Firtash, released from detention in Austria after posting bail of €125 million, is fighting extradition to the United States on bribery and money-laundering charges. Yet Ukraine has been stymied in its efforts to bring the tycoon to justice.
“We could not serve Firtash a subpoena because officially we didn’t know he was in Austria, even though it was all over the newspapers. They would not take public information as evidence,” Tyshchenko said, adding that “we are now working on drafting bilateral agreements with 20 other countries to give us additional mechanisms to get evidence and use it in court.”
Chornovol, 36, resigned from her position as Ukraine’s commissioner for anti-corruption policy in August 2014, after her husband—a fighter in the volunteer Azov battalion—was killed during the battle for Ilovaisk.
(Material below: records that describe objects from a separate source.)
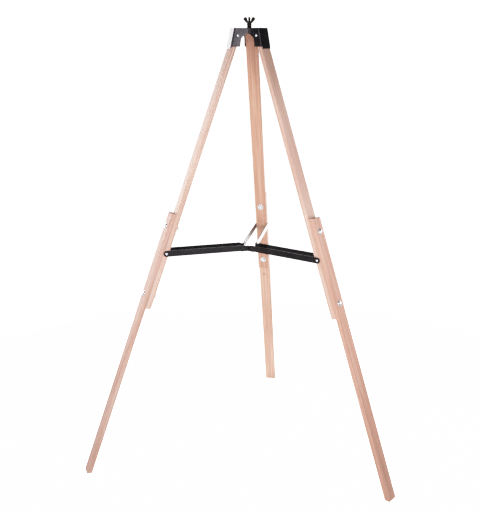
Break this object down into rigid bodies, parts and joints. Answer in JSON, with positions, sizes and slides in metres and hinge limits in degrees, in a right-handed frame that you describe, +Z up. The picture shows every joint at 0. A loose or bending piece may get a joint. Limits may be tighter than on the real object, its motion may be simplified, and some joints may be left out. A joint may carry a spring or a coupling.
{
  "type": "tripod easel stand",
  "caption": "Folding wooden tripod stand: two-part splayed legs hinged in a folded steel head with an upright stud and wing nut, tied together by a folding steel spreader.",
  "frame": {"origin": "on the floor, at the middle of the box that the three feet span", "axes": "+Z up along the head's axis; the rear leg points at +Y and the two front legs lie to -X and +X"},
  "size_m": [1.0452, 0.9054, 1.4855],
  "materials": {
    "timber": "planed, unvarnished",
    "black_enamel": "satin powder coat",
    "zinc_plate": "bright zinc plate",
    "black_hardware": "black oxide"
  },
  "bodies": {
    "head": {"head_bracket": "black_enamel", "head_stud": "black_hardware", "stud_washer": "black_hardware", "stud_nut": "black_hardware", "head_rivet_rear": "zinc_plate", "head_rivet_left": "zinc_plate", "head_rivet_right": "zinc_plate"},
    "clamp_washer": {"clamp_washer": "black_hardware"},
    "wing_nut": {"wing_nut": "black_hardware"},
    "leg_rear": {"upper_leg_rear": "timber", "lower_leg_rear": "timber", "splice_bolts_rear": "zinc_plate", "splice_washers_rear": "zinc_plate", "splice_nuts_rear": "zinc_plate", "leg_pin_rear": "zinc_plate"},
    "leg_left": {"upper_leg_left": "timber", "lower_leg_left": "timber", "splice_bolts_left": "zinc_plate", "splice_washers_left": "zinc_plate", "splice_nuts_left": "zinc_plate", "leg_pin_left": "zinc_plate"},
    "leg_right": {"upper_leg_right": "timber", "lower_leg_right": "timber", "splice_bolts_right": "zinc_plate", "splice_washers_right": "zinc_plate", "splice_nuts_right": "zinc_plate", "leg_pin_right": "zinc_plate"},
    "hub": {"hub_plate": "black_enamel", "hub_rivets": "black_hardware"},
    "arm_rear": {"spreader_strip_a_rear": "black_enamel", "spreader_strip_b_rear": "black_enamel", "strip_rivets_rear": "zinc_plate"},
    "arm_left": {"spreader_strip_a_left": "black_enamel", "spreader_strip_b_left": "black_enamel", "strip_rivets_left": "zinc_plate"},
    "arm_right": {"spreader_strip_a_right": "black_enamel", "spreader_strip_b_right": "black_enamel", "strip_rivets_right": "zinc_plate"}
  },
  "joints": [
    {"name": "leg_rear_fold", "type": "hinge", "parent": "head", "child": "leg_rear", "pos_m": [0, -0.09415, 1.42901], "axis": [-1, 0, 0], "range_deg": [0, 20]},
    {"name": "leg_left_fold", "type": "hinge", "parent": "head", "child": "leg_left", "pos_m": [-0.0394, -0.1624, 1.42901], "axis": [0.5, -0.866, 0], "range_deg": [0, 20]},
    {"name": "leg_right_fold", "type": "hinge", "parent": "head", "child": "leg_right", "pos_m": [0.0394, -0.1624, 1.42901], "axis": [0.5, 0.866, 0], "range_deg": [0, 20]},
    {"name": "hub_lift", "type": "slide", "parent": "head", "child": "hub", "axis": [0, 0, 1], "range_m": [0, 0.22618]},
    {"name": "arm_rear_turn", "type": "hinge", "parent": "hub", "child": "arm_rear", "pos_m": [0, -0.11065, 0.73853], "axis": [-1, 0, 0], "range_deg": [0, 87.42]},
    {"name": "arm_left_turn", "type": "hinge", "parent": "hub", "child": "arm_left", "pos_m": [-0.02511, -0.15415, 0.73853], "axis": [0.5, -0.866, 0], "range_deg": [0, 87.42]},
    {"name": "arm_right_turn", "type": "hinge", "parent": "hub", "child": "arm_right", "pos_m": [0.02511, -0.15415, 0.73853], "axis": [0.5, 0.866, 0], "range_deg": [0, 87.42]},
    {"name": "clamp_washer_lift", "type": "slide", "parent": "head", "child": "clamp_washer", "axis": [0, 0, 1], "range_m": [0, 0.005]},
    {"name": "wing_nut_turn", "type": "hinge", "parent": "clamp_washer", "child": "wing_nut", "pos_m": [0, -0.13965, 1.46201], "axis": [0, 0, 1], "range_deg": [0, 1440]}
  ],
  "couplings": [
    {"joint": "leg_left_fold", "follows": "leg_rear_fold", "ratio": 1},
    {"joint": "leg_right_fold", "follows": "leg_rear_fold", "ratio": 1},
    {"joint": "hub_lift", "follows": "leg_rear_fold", "m_per_rad": 0.64796},
    {"joint": "arm_rear_turn", "follows": "leg_rear_fold", "ratio": 4.3708},
    {"joint": "arm_left_turn", "follows": "leg_rear_fold", "ratio": 4.3708},
    {"joint": "arm_right_turn", "follows": "leg_rear_fold", "ratio": 4.3708},
    {"joint": "clamp_washer_lift", "follows": "wing_nut_turn", "m_per_rad": 0.00019894}
  ]
}
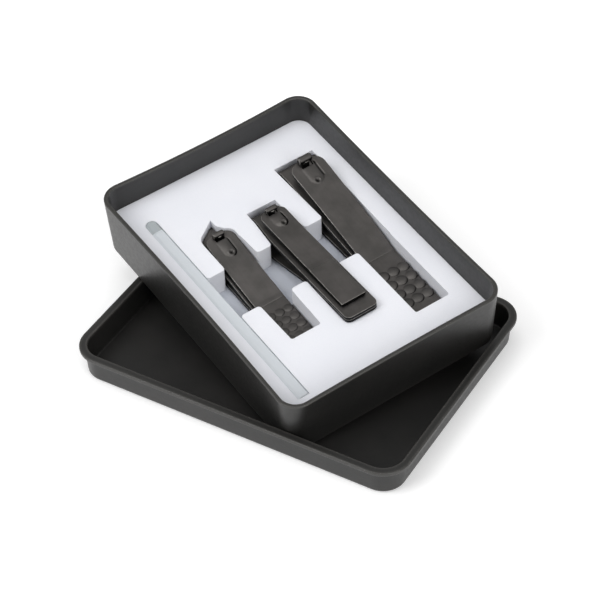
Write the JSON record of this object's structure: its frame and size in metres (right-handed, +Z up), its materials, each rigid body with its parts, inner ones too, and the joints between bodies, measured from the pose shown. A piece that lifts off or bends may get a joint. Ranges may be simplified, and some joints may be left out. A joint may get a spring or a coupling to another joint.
{
  "type": "manicure set case",
  "caption": "Open manicure case: a deep tray with a cut foam insert holding nail clippers and a glass nail file, leaning in its own upturned shallow lid.",
  "frame": {"origin": "on the table, under the middle of the upturned lid", "axes": "+X along the lid's long side, towards the corner that the tray leans into; +Z up; -Y towards the lid's front wall, in which the tray's lowest corner stands"},
  "size_m": [0.1364, 0.1208, 0.0422],
  "materials": {
    "plastic": "matte, dark warm grey, fine texture",
    "foam": "matte closed-cell foam, bluish white",
    "glass": "frosted, with a clear end",
    "steel": "satin gunmetal coating"
  },
  "bodies": {
    "lid": {"lid_shell": "plastic"},
    "tray": {"tray_shell": "plastic", "foam_sheet": "foam", "foam_insert": "foam"},
    "file": {"glass_file": "glass"},
    "small": {"small_lower_leaf": "steel", "small_rivet": "steel", "small_pin": "steel"},
    "small_upper": {"small_upper_leaf": "steel"},
    "small_arm": {"small_lever": "steel"},
    "medium": {"medium_lower_leaf": "steel", "medium_rivet": "steel", "medium_pin": "steel"},
    "medium_upper": {"medium_upper_leaf": "steel"},
    "medium_arm": {"medium_lever": "steel"},
    "large": {"large_lower_leaf": "steel", "large_rivet": "steel", "large_pin": "steel", "large_cross_pin": "steel"},
    "large_upper": {"large_upper_leaf": "steel"},
    "large_arm": {"large_lever": "steel"}
  },
  "joints": [
    {"name": "tray_lift", "type": "slide", "parent": "lid", "child": "tray", "axis": [0, 0, 1], "range_m": [0, 0.06]},
    {"name": "file_lift", "type": "slide", "parent": "tray", "child": "file", "axis": [0.0639, -0.1185, 0.9909], "range_m": [0, 0.03]},
    {"name": "small_lift", "type": "slide", "parent": "tray", "child": "small", "axis": [0.0639, -0.1185, 0.9909], "range_m": [0, 0.04]},
    {"name": "small_press", "type": "hinge", "parent": "small", "child": "small_upper", "pos_m": [-0.00665, -0.00049, 0.0125], "axis": [-0.4307, -0.899, -0.0797], "range_deg": [0, 2.2], "stiffness_Nm_per_rad": 1.2, "springref_deg": -0.57},
    {"name": "small_lever_turn", "type": "hinge", "parent": "small", "child": "small_arm", "pos_m": [-0.03851, 0.01366, 0.02512], "axis": [-0.4307, -0.899, -0.0797], "range_deg": [0, 110]},
    {"name": "medium_lift", "type": "slide", "parent": "tray", "child": "medium", "axis": [0.0639, -0.1185, 0.9909], "range_m": [0, 0.04]},
    {"name": "medium_press", "type": "hinge", "parent": "medium", "child": "medium_upper", "pos_m": [0.00987, 0.01131, 0.02221], "axis": [-0.4307, -0.899, -0.0797], "range_deg": [0, 2], "stiffness_Nm_per_rad": 1.5, "springref_deg": -0.57},
    {"name": "medium_lever_turn", "type": "hinge", "parent": "medium", "child": "medium_arm", "pos_m": [-0.02644, 0.02798, 0.03044], "axis": [-0.4307, -0.899, -0.0797], "range_deg": [0, 110]},
    {"name": "large_lift", "type": "slide", "parent": "tray", "child": "large", "axis": [0.0639, -0.1185, 0.9909], "range_m": [0, 0.04]},
    {"name": "large_press", "type": "hinge", "parent": "large", "child": "large_upper", "pos_m": [0.02598, 0.02791, 0.01394], "axis": [-0.4307, -0.899, -0.0797], "range_deg": [0, 2.2], "stiffness_Nm_per_rad": 2, "springref_deg": -0.57},
    {"name": "large_lever_turn", "type": "hinge", "parent": "large", "child": "large_arm", "pos_m": [-0.02697, 0.0514, 0.03519], "axis": [-0.4307, -0.899, -0.0797], "range_deg": [0, 110]}
  ]
}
A former investigative journalist, Chornovol was severely beaten on December 25, 2013, hours after publishing an article on a lavish suburban residence she said was being built for Vitaliy Zakharchenko, Ukraine’s then-minister of internal affairs.
“Huge amounts of money that were removed from the country under Yanukovych and kept abroad,” Chornovol said through an interpreter. “Time is working against us in this case.”
Tyshchenko said she doesn’t expect Ukraine’s local elections in October to bring any major changes, because the ruling coalition will remain in power.
“It is very popular to be patriotic, and people are so disappointed in their current government that they want to see new faces,” she said. “But for a new face to appear, this face has to be installed by someone, and usually this someone either belongs to the old government or is corrupt.”
She added that half of Ukraine’s members of parliament are young people who profess to be Maidan supporters.
“But as a lawyer, when I see what they suggest in terms of legislation, I’m horrified. We need to survive one or two years more to see their true faces,” she said. “To be honest, I’m pessimistic.”
Larry Luxner is a Washington-based freelance writer.